NorGroupe, dont les produits étaient distribués par le réseau de courtage, était alors une filiale de la société de portefeuille de Desjardins assurances générales.
« C’est évidemment un marché à développer, mais la couverture d’assurance des PME au Québec est nettement insuffisante. Et cette mission, nous la confions aux courtiers », disait M. Breton.
Il rappelait aussi qu’une bonne couverture d’assurance permettait de réduire le risque du prêteur, ce qui permettait à l’entrepreneur de mieux négocier le taux de financement de ses emprunts.
Dans l’édition de janvier 1993 du Journal de l’assurance, on rapportait la vente de NorGroupe à AXA Assurances. Desjardins avait préféré vendre sa filiale au lieu d’y investir les sommes requises pour assurer son développement à long terme, écrivait Serge Therrien, auteur de cet article.

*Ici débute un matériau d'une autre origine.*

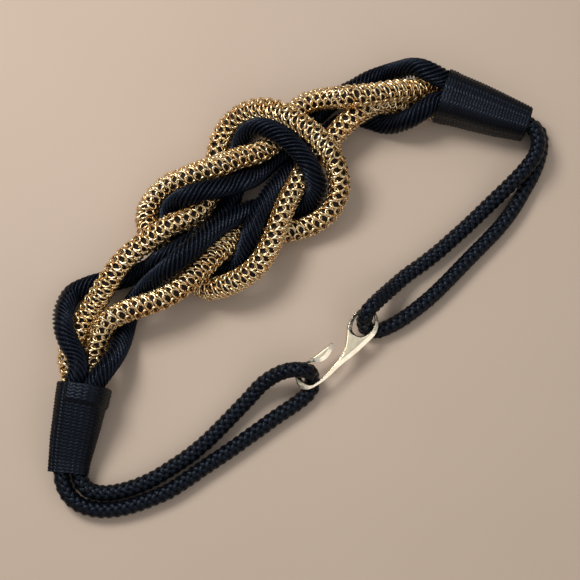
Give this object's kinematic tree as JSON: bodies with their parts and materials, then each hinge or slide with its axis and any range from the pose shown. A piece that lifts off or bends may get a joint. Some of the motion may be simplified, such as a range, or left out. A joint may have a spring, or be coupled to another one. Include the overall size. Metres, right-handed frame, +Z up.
{
  "type": "rope belt",
  "caption": "Knotted waist belt of gold mesh tubes and thick black cords, bound by woven wraps, with thin cord loops joined by a flat cast hook.",
  "frame": {"origin": "on the table under the middle of the belt's bounding box", "axes": "+X along the belt's longest side, towards the right wrap, +Y across the table from the hook towards the knot, +Z up"},
  "size_m": [0.2856, 0.2633, 0.0357],
  "materials": {
    "gold_mesh": "polished wire mesh, warm brown gold",
    "black_cord": "twisted cord with a satin sheen",
    "black_tape": "woven tape with fine ribs",
    "loop_braid": "round braid, matt",
    "pale_gold": "polished pale gold casting"
  },
  "bodies": {
    "root": {"left_gold_chain": "gold_mesh", "left_black_cord": "black_cord", "right_gold_chain": "gold_mesh", "right_black_cord": "black_cord", "left_wrap": "black_tape", "right_wrap": "black_tape", "left_loop_cord": "loop_braid", "right_loop_cord": "loop_braid", "hook": "pale_gold"}
  },
  "joints": []
}
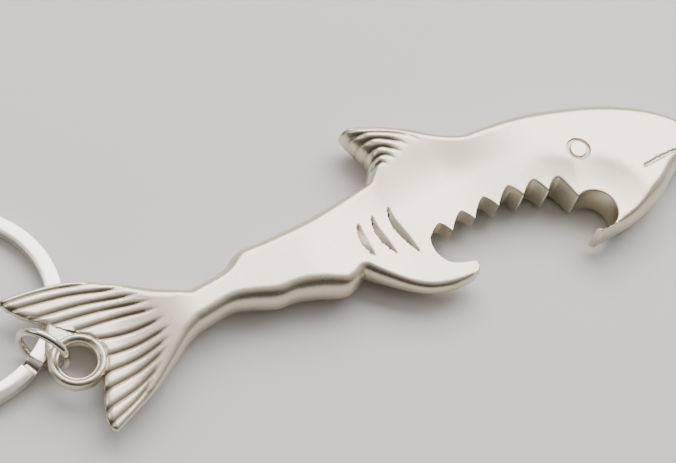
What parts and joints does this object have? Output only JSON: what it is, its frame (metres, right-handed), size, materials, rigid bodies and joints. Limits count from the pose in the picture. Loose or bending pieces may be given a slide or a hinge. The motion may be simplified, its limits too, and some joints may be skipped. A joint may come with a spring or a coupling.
{
  "type": "bottle opener keychain",
  "caption": "Shark-shaped cast pocket bottle opener with a toothed cap mouth, a tail eyelet, a jump ring and a flat split key ring.",
  "frame": {"origin": "on the flat of the casting's back, above the middle of the mouth's teeth, in the plane that the opener rests on", "axes": "+X from tail to nose, +Y towards the dorsal fin, +Z out of the side that faces up"},
  "size_m": [0.1315, 0.0422, 0.0082],
  "materials": {
    "satin_plate": "satin nickel plate on a zinc casting",
    "bright_nickel": "bright nickel plate on steel wire"
  },
  "bodies": {
    "shark_body": {"shark_body": "satin_plate"},
    "jump_ring": {"jump_ring": "bright_nickel"},
    "split_ring": {"split_ring": "bright_nickel"}
  },
  "joints": [
    {"name": "eyelet_swing", "type": "hinge", "parent": "shark_body", "child": "jump_ring", "pos_m": [-0.06639, -0.0067, 0.0037], "axis": [-0.7314, -0.682, 0], "range_deg": [0, 72]},
    {"name": "ring_roll", "type": "hinge", "parent": "jump_ring", "child": "split_ring", "pos_m": [-0.0678, -0.00517, 0.00205], "axis": [-0.6561, 0.7547, 0], "range_deg": [0, 20]}
  ]
}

Interrogé sur la masse critique nécessaire à un assureur pour se développer dans le contexte de forte concurrence qui prévalait au début de l’année 1993, Yves Breton estimait que le seuil requis était d’au moins 100 M$.
Avant la vente, les besoins d’assurance en immobilier commercial d’une caisse ou d’une autre institution du Mouvement étaient comblés par les courtiers de NorGroupe. Par la suite, le service a été offert par des agents de DGAG.
Le retrait de Desjardins du courtage avait provoqué des remous dans le réseau. Des recours avaient été lancés devant les tribunaux pour renverser la tendance. Au fil des ans, les démarches de courtiers ont été abandonnées.
Le Portail de l’assurance a sollicité un commentaire de la part du Mouvement Desjardins, mais n’a pas eu de retour au moment de publier.